It depends, on high contention, waiting writer threads will only touch a single shared cache line containing the lock (all the time if spinning, once if there is a proper thread queue). In a lock free algo, the writers might be stepping on each other toes all the time, with heavy cache-line pingpoing, which is not good for general throughput.
Lock free algos are very good when you have many pure readers and few or occasional writers.
In my experience, once you get up to the 100s of threads potentially touching global structures, locks impeded scalability significantly. Even if each of those threads is modifying the global data. The key is to design your algorithms around the kind of structures that are amenable to lock free algorithms. (The experience I'm referring to: http://www.scott-a-s.com/files/pldi2017_lf_elastic_schedulin...)

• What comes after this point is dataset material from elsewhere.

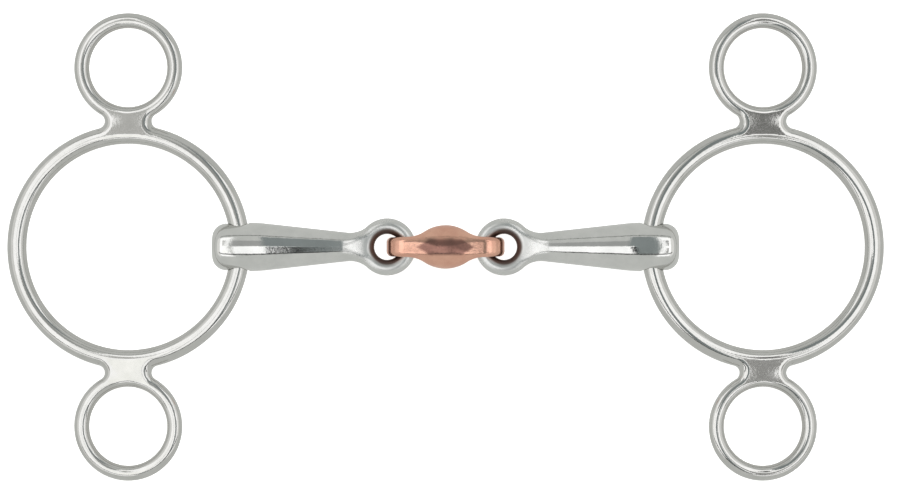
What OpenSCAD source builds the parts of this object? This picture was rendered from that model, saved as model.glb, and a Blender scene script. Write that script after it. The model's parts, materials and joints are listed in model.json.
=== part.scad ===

The Vega64 GPU that AMD just released has 4096 "threads" operating at one time (actually in flight), with up to 40,960 of them "at the ready" at the hardware level (kinda like Hyperthreading, except GPUs keep up to ~10 threads per "shader core" in memory for quick swap in-and-outs). Subject to memory requirements of course. A program that uses a ton of vGPR Registers on the AMD system may "only" accomplish 4096 threads at a time, and maybe only 5 per core (aka 20,480) of them are needed for maximum occupancy.
Its a weird architecture because of how each "thread" shares an instruction pointer (ie: NVidia has 32 threads per wavefront, AMD has 64 workitems per Work Group), so its not "really" the same kind of "thread" as in Linux pthreads. But still, the scope of parallelism on a $500 GPU today is rather outstanding.
All of these threads could potentially hit the same global memory at the same time. I mean, if you want bad performance of course, but its entirely possible since the global memory space is shared between all compute units in a GPU.
Yes. See the paper I linked to. I work on a parallel and distributed dataflow system called IBM Streams. When we have thousands of our operators running on a large system, it is realistic for there to be 100s of threads.
Lock free algos are very good when you have many pure readers and few or occasional writers.